No momento em que o governo brasileiro se alinha diretamente aos Estados Unidos - e constrói parcerias militares e estratégicas -, o mesmo argumento utilizado aos britânicos já é visto para pressionar o Planalto - ou, no mínimo, informar dos riscos, segundo os americanos.
No Brasil, o embaixador dos EUA, Todd Chapman, já acenou com possibilidade de ajudar a financiar a rede 5G no Brasil caso o país evite a tecnologia chinesa.
Por aqui, pesa o argumento pró-Pequim de que a China é o principal parceiro comercial brasileiro (os EUA são os segundos maiores compradores) - e retaliações chinesas podem atingir especialmente o setor agrícola. No caso britânico, a China é o sexto comprador de produtos do Reino Unido (EUA são os primeiros).
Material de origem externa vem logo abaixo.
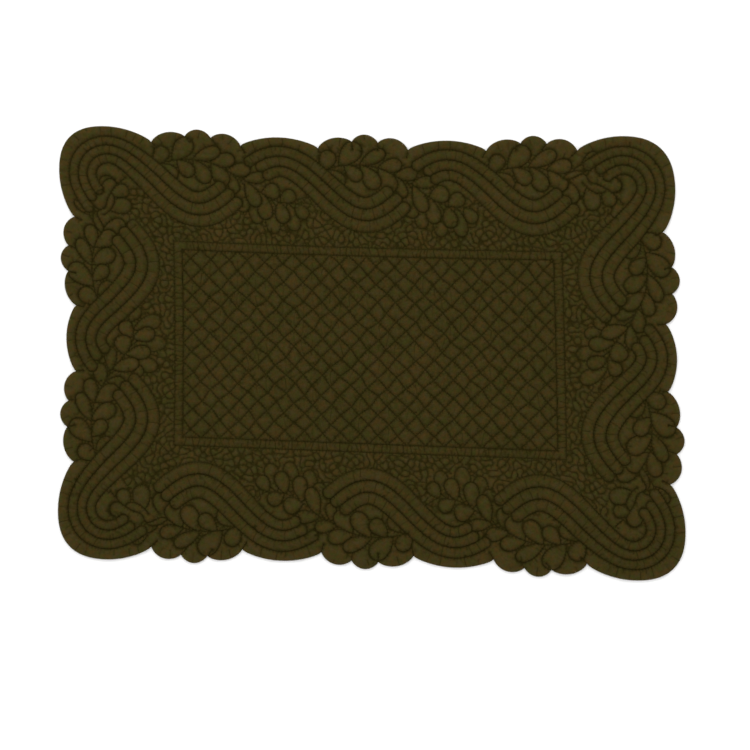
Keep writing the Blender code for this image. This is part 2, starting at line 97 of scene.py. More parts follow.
class Crest:
    """An outer crest of the wave, with the headings of the sides that reach it and leave it."""

    def __init__(self, at, before, after, half):
        self.at = np.array(at)
        self.before = np.array(before)
        self.after = np.array(after)
        self.half = half
        self.corner = before != after

    def spot(self, phase, out):
        """The place at a phase of the wave, this far out from the rectangle."""
        heading = self.after if phase > 0 else self.before
        to_notch = min(abs(phase), NOTCH_PHASE)
        past_notch = abs(phase) - to_notch
        run = self.half * to_notch / NOTCH_PHASE + LEAF_SPAN * past_notch / (360 - 2 * NOTCH_PHASE)
        outward = np.array((-heading[1], heading[0]))
        return self.at + heading * math.copysign(run, phase) + outward * out

    def trace(self, start, end, out):
        """The curve from one phase to another and its phases. out(phase, diagonal) is how far out it lies.

        A corner is swept round at phase 0, where diagonal rises to 1 halfway and falls to 0 again.
        """
        count = max(4, round(abs(end - start) / PHASE_STEP))
        stops = [(phase, None) for phase in np.linspace(start, end, count)]
        if self.corner and start < 0 < end:
            swept = [(0.0, turn) for turn in np.linspace(0, math.pi / 2, 24)]
            stops = [s for s in stops if s[0] < -1] + swept + [s for s in stops if s[0] > 1]
        points = []
        for phase, turn in stops:
            if turn is None:
                points.append(self.spot(phase, out(phase, 0)))
            else:
                bearing = math.atan2(self.before[0], -self.before[1]) - turn
                reach = out(0, math.sin(2 * turn) ** 2)
                points.append(self.at + reach * np.array((math.cos(bearing), math.sin(bearing))))
        return np.array(points), np.array([phase for phase, _ in stops])

    def cornered(self, phase):
        """How much of a corner's own shape applies at a phase, from 0 to 1."""
        return math.cos(math.radians(phase)) ** 2 if self.corner and abs(phase) < 90 else 0.0


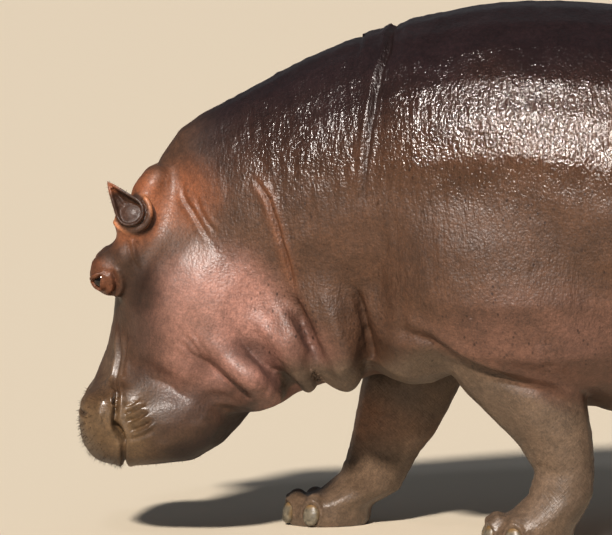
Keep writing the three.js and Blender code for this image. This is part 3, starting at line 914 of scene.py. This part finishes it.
def paintMasks(obj):
    points = readPoints(obj)
    normals = readPoints(obj, "normal")
    x, y, z = points.T
    farSide = y > 0
    wander = grain(points, (0.12, 0.12, 0.12), 21) * 0.5 + grain(points, (0.05, 0.05, 0.05), 22) * 0.25

    def spot(strength, middle, radii, soft):
        return strength * ball(points, middle, radii, soft)

    def along(strength, reach, *names):
        return strength * foldShade(points, normals, names, reach)

    topLine = np.interp(x, [-1.3, -1.15, -0.95, -0.6, -0.3, 1.3], [0.98, 1.02, 1.08, 1.18, 1.24, 1.18])
    crown = ease(-0.30, 0.03, z - topLine + 0.06 * wander) * ease(-1.16, -1.00, x)
    warm = strongest(spot(1, (-1.23, 0.15, 0.85), (0.13, 0.14, 0.15), 0.6),
                     spot(1, (-1.31, 0.12, 0.655), (0.065, 0.09, 0.065), 0.35),
                     spot(0.8, (-1.10, 0.12, 0.86), (0.16, 0.16, 0.13), 0.8)) * (1 + 0.4 * wander)
    # a warmer band along the neck fold, partly the skin's tint and partly a painted highlight on its ridge
    warm = strongest(warm, 0.35 * along(1, 0.030, "neck fold"))
    olive = strongest(ease(0.44, 0.30, z) * ease(-1.10, -1.24, x),
                      0.7 * ease(0.32, 0.22, z) * ease(-0.95, -1.10, x)) * (1 + 0.4 * wander)
    # legs: below a wandering line along the belly
    bellyLine = np.interp(x, [-0.62, -0.5, -0.4, -0.3, -0.15, -0.05, 0.6, 1.0, 1.2],
                          [0.45, 0.50, 0.46, 0.42, 0.36, 0.33, 0.36, 0.50, 0.60])
    onLeg = (x > -0.86) * ease(0.09, 0.12, np.abs(y))
    grey = onLeg * ease(0.03, -0.03, z - bellyLine + 0.02 * wander)
    legs = onLeg * ease(0.04, -0.04, z - bellyLine) * ease(0.03, 0.07, z)
    # pink cheeks, jowls and belly, and a pink patch of painted light on the lower far foreleg
    pink = strongest(spot(1, (-1.02, 0.20, 0.55), (0.26, 0.3, 0.24), 0.6),
                     spot(1, (-0.86, 0.18, 0.45), (0.20, 0.3, 0.17), 0.6),
                     spot(0.35, (-0.15, 0.45, 0.50), (0.5, 0.4, 0.22), 0.8),
                     spot(1, (-0.60, 0.245, 0.30), (0.20, 0.16, 0.17), 0.6) * farSide) * (0.94 + 0.7 * wander)
    pink = pink * (1 - 0.6 * grey * (y < 0))
    grey = strongest(grey, spot(0.8, (-1.295, 0.12, 0.455), (0.06, 0.16, 0.10), 0.7))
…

Mas, diferentemente do Brasil, na terra de Sua Majestade, a Huawei está consolidada há duas décadas e é parte da infraestrutura atual da rede 4G - a retirada dos equipamentos, segundo afirmou o CEO da BT, Philip Jansen, pode resultar em interrupções nos serviços dos clientes. A empresa também tem feito pressão: lançou uma campanha publicitária em junho, lembrando os empregos e os investimentos feitos no país nesses 20 anos de atuação.
O ministro da Economia, Paulo Guedes, afirmou recentemente em entrevista à CNN Brasil que deseja uma concorrência aberta entre as empresas interessadas no fornecimento da infraestrutura 5G. Na prática, isso permite que todas as companhias interessadas - a sueca Ericsson, a finlandesa Nokia e a própria Huawei - apresentem propostas para uma análise posterior por parte do governo. A ideia vai contra o posicionamento de setores do governo (entre eles, militares e ideológico, círculo próximo do presidente Jair Bolsonaro), que defendem a exclusão da chinesa.